Cet entrelacement régulier des deux sphères est aujourd’hui néanmoins réinterrogé. Là où les pasteurs d’autrefois acceptaient sans trop rechigner une conception « totalitaire » du ministère, avec les excès parfois soufferts, la génération actuelle plaide pour une autre sagesse, d’autres équilibres. Ceci en lien avec l’air du temps : aspiration décomplexée au loisir ; à l’accomplissement personnel ; exigence revendiquée d’une manière générale de prendre soin de soi, de sa famille et d’étanchéifier dès lors autant que possible les sphères familiales et ecclésiales, notamment par la définition d’horaires de bureau mieux définis, d’un jour de congé fixe et strictement observé, etc.
Le pasteur se doit d’être, d’une certaine manière, à la ville comme à la scène.
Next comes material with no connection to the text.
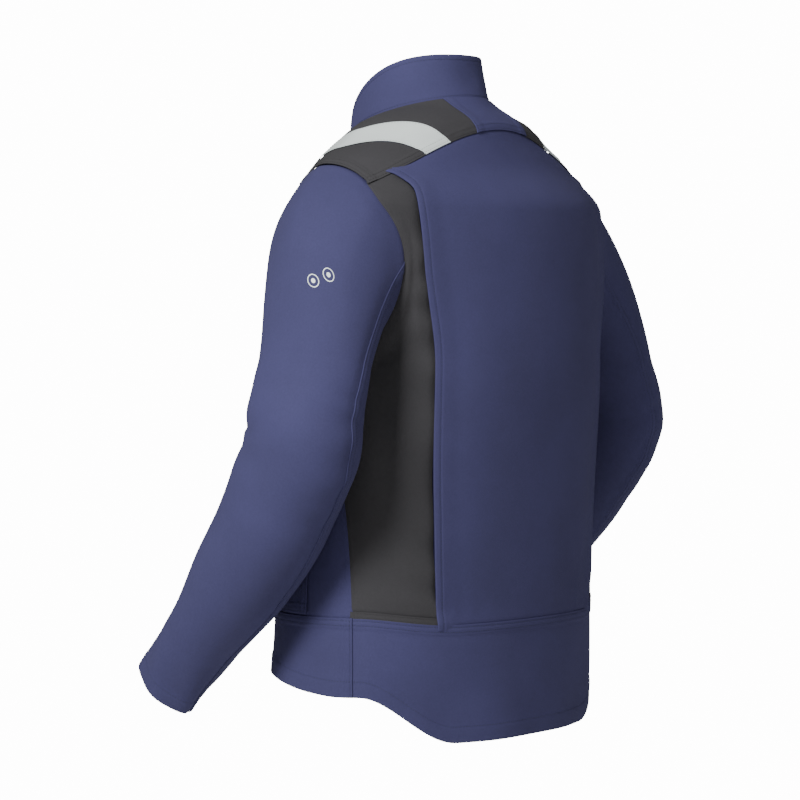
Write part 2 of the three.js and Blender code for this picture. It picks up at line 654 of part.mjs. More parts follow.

Si nous pouvons au nom d’une juste théologie du sabbat accueillir avec reconnaissance le souci post-moderne de la préservation de soi, des siens et de ses jardins secrets, il nous faut aussi pointer les dangers associés au durcissement des sphères. Notamment par la « communication » à l’Église que le pastorat serait un métier comme un autre. Comment le pasteur pourrait-il alors espérer susciter des vocations de service (ou un quelconque esprit de sacrifice) si la communauté perçoit que son ministre « compte ses heures » ? Dans ce débat, il est à noter de manière pionnière que deux Unions d’Églises en contexte francophone ont tenté de résoudre la question en invitant les pasteurs à observer un décompte régulier de leurs semaines travaillées. Le quota d’heures à cibler étant situé pour l’une et pour l’autre autour de 40 heures hebdomadaires auxquelles s’additionnent 10% de temps travaillé bénévolement (l’équivalent symbolique de la dîme). Ceci afin d’exprimer le surplus d’engagement ou « d’âme » afférent à la vocation pastorale. L’équivalent d’une demi-journée supplémentaire offerte pour un engagement d’Église au niveau local, ou pour un engagement fédératif ou extra-ecclésial. Un modèle d’avenir ? Le débat est en tout cas ouvert.